XeSS-FG can either be implemented at native resolution, or in conjunction with XeSS-SR, where it is located right after the XeSS-SR step in the rendering queue. It relies on motion vectors, depth data, temporal frame data, and optical flow reprojection, to create interpolated frames that are then interleaved with the output frames, to effectively double the framerate. The interpolated image is then passed along to the next stage, where the HUD/UI is added at native resolution, and pushed to the frame buffer for output.
The SR + FG passes contribute to frame latency, and so, just as NVIDIA uses Reflex to counteract this latency, Intel innovated XeLL. The technology intelligently compacts the rendering queue to reduce the time it takes for an input to register as motion on-screen.
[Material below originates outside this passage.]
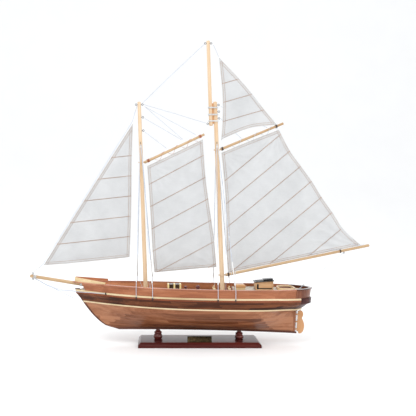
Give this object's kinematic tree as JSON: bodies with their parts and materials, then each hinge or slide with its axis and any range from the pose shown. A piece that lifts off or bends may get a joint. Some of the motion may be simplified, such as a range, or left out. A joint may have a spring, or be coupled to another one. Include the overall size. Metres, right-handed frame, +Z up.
{
  "type": "model sailing ship",
  "caption": "Wooden display model of a gaff-rigged schooner with cloth sails, thread rigging, planked hull, turning rudder and a bevelled stand on turned posts.",
  "frame": {"origin": "centre of the underside of the stand's base", "axes": "-X towards the bow, +X towards the stern, -Y to port, +Z up"},
  "size_m": [0.5969, 0.105, 0.535],
  "materials": {
    "lacquered_mahogany": "high-gloss red-brown lacquer",
    "plate_bronze": "dark antiqued metal",
    "screw_steel": "plain steel",
    "keel_wood": "satin dark brown",
    "frame_ply": "bare plywood",
    "hull_mahogany": "satin varnish over planks",
    "maple_strip": "satin varnished maple",
    "walnut": "satin varnished walnut",
    "bulwark_mahogany": "satin varnish",
    "cap_mahogany": "satin varnish",
    "dark_rail": "gloss dark stain",
    "deck_wood": "pale planked deck",
    "rudder_wood": "satin varnish",
    "rod_metal": "dull metal",
    "skylight_wood": "yellow stained wood",
    "dark_slats": "dark stain",
    "barrel_red": "dark red stain",
    "light_wood": "light bare wood",
    "cabin_wood": "satin varnish",
    "roof_black": "near-black satin paint",
    "coaming_wood": "satin varnish",
    "spar_pine": "light pine, thin varnish",
    "seizing_thread": "grey-white cotton thread",
    "collar_brown": "dark brown band",
    "eye_metal": "blackened brass wire",
    "sailcloth": "off-white cotton with sewn seams",
    "rigging_thread": "grey-blue cotton thread"
  },
  "bodies": {
    "hull": {"stand_base": "lacquered_mahogany", "name_plate": "plate_bronze", "stand_posts": "lacquered_mahogany", "stand_screws": "screw_steel", "keel_backbone": "keel_wood", "bulkhead_frames": "frame_ply", "hull_planking_port": "hull_mahogany", "hull_planking_starboard": "hull_mahogany", "lower_strip": "maple_strip", "walnut_band": "walnut", "upper_strip": "maple_strip", "bulwark_port": "bulwark_mahogany", "bulwark_starboard": "bulwark_mahogany", "stern_bulwark": "cap_mahogany", "cap_rail": "cap_mahogany", "taffrail": "dark_rail", "bow_board_port": "maple_strip", "bow_board_starboard": "maple_strip", "main_deck": "deck_wood", "quarterdeck": "deck_wood", "break_board": "bulwark_mahogany", "mast_steps": "frame_ply", "rudder_rod": "rod_metal", "skylight_frame": "skylight_wood", "skylight_panes": "dark_slats", "deck_bitts": "barrel_red", "deck_box": "light_wood", "deck_box_lid": "light_wood", "cabin_house": "cabin_wood", "cabin_roof": "roof_black", "cabin_hatch": "roof_black", "cockpit_coaming": "coaming_wood", "fife_rail": "light_wood", "bowsprit_chock": "cap_mahogany", "bowsprit": "spar_pine", "foremast": "spar_pine", "mainmast": "spar_pine", "topmast": "spar_pine", "mast_lashings": "seizing_thread", "screw_eyes": "eye_metal", "chainplates": "eye_metal", "jib": "sailcloth", "forestay": "rigging_thread", "bowsprit_stays": "rigging_thread", "shrouds": "rigging_thread", "mast_stays": "rigging_thread", "sail_sheets": "rigging_thread", "mainsheet": "rigging_thread"},
    "rudder": {"rudder": "rudder_wood", "rudder_straps": "rod_metal"},
    "main_rig": {"main_boom": "spar_pine", "main_gaff": "spar_pine", "rig_collars_main": "collar_brown", "mainsail": "sailcloth", "topsail": "sailcloth", "main_halyards": "rigging_thread"},
    "fore_rig": {"fore_gaff": "spar_pine", "rig_collars_fore": "collar_brown", "foresail": "sailcloth", "fore_halyards": "rigging_thread"}
  },
  "joints": [
    {"name": "rudder_turn", "type": "hinge", "parent": "hull", "child": "rudder", "pos_m": [0.1709, 0, 0.0202], "axis": [0.0698, 0, 0.9976], "range_deg": [-35, 35]},
    {"name": "main_rig_swing", "type": "hinge", "parent": "hull", "child": "main_rig", "pos_m": [0.042, 0, 0.098], "axis": [-0.0393, 0, 0.9992], "range_deg": [-8, 8]},
    {"name": "fore_rig_swing", "type": "hinge", "parent": "hull", "child": "fore_rig", "pos_m": [-0.0934, 0, 0.098], "axis": [-0.0349, 0, 0.9994], "range_deg": [-6, 6]}
  ]
}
XeLL remains enabled in all workloads the use XeSS-FG, but it can be used as a standalone feature, too. There's also an implicit driver-based low-latency mode that does this without a game having an explicit XeSS 2 or XeLL implementation.
Intel has updated its software package significantly. The new "Intel Graphics Software" replaces the "Arc Control" utility, and gives you a cleaner user interface. There are many new settings related to the display, including display scaling model/method/quantization range; 3D graphics settings, including a driver-based FPS limiter, the driver-based low-latency mode; and the exhaustive new Performance and Overclocking controls, which include the ability to set frequency offsets, tinker with the V/F curve, power limits, and GPU and memory clocks. It also integrates Intel's PresentMon metrics.